Design and Technology of Submillimeter Autonomous Microsystems:
E.C. Kan, Z. Liu, P. Wang, M. Kim and Y.N. Shen
Cornell University, US
Si technology has made unprecedented progress in the past 40 years in scale, cost, complexity and yield. There are many predictions on the remaining scaling possibilities in Si technology (Wong 1999), but two categories of genuine knowledge are crucial in any kind of future microsystem integration: 1) the low-cost, high-yield manufacturing of nanoscale layers and planar resolution, 2) the hierarchical design system for physical technology and functional design to handle the immense complexity. These two establishment in Si technology are enough to make it the choice for the nanotechnology integration platform. Most efforts in Si technology have focused on functional modules for computing and control applications, though in the last 15 years more attempts have been made in integrated wireless communication (Darpatech 1999) and mechanical sensing and actuation (Kovacs 1998). However, for a submillimeter autonomous microsystem whether biological or inorganic, if the reproduction module is excluded, the most critical system component is power generation, with all other functional modules of communication, sensing, actuation, computing and control operated under the available power budget. This real-power integration scheme (for both continuous and peak power) has a deep impact on the choice of technology and module implementation.
Small insects, such as fleas and mites, are submillimeter autonomous microsystems and their ways of operation are good examples of the real-power paradigm. Information collection, processing and transmission are usually not optimized for bandwidth as bit per second, but for power per bit based on the available power budget. Not only that we can learn from the system integration principles of these small insects, but there is a more intriguing question. If we remove the constraint on reproduction by providing a controlled manufacturing process with a totally different technology integration scheme, can we achieve an autonomous microsystem that is comparable in form factor, but much better in specific functionality?

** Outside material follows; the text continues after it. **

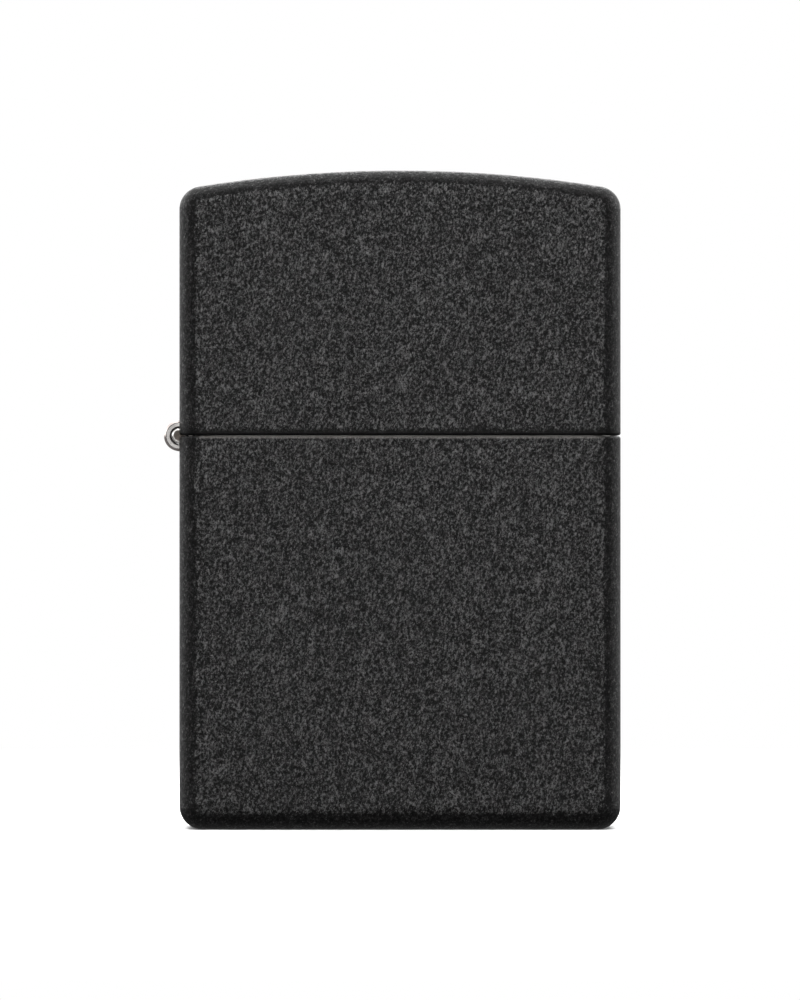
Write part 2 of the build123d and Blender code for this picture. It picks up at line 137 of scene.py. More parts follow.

Several schemes for power generation under small system size in Si technology will be compared (Amirtharajah 1998, Darpatech 1999). We will then argue that the new technology integration of EEPROM and MEMS can provide many critical features to functional modules that meet the small and unstable power budget (Kan 2001). This is mainly achieved by smart use of the nonvolatile charges. We will demonstrate prototypes of electrostatic repulsive forces for micro-mechanical structures, static-charge antenna for near-field transmission, large dynamic-range chemical sensors, and vibration-based self-starting generators. Comparison with other options including biological modules will be made in view of integration capabilities, power efficiency and overall controllability.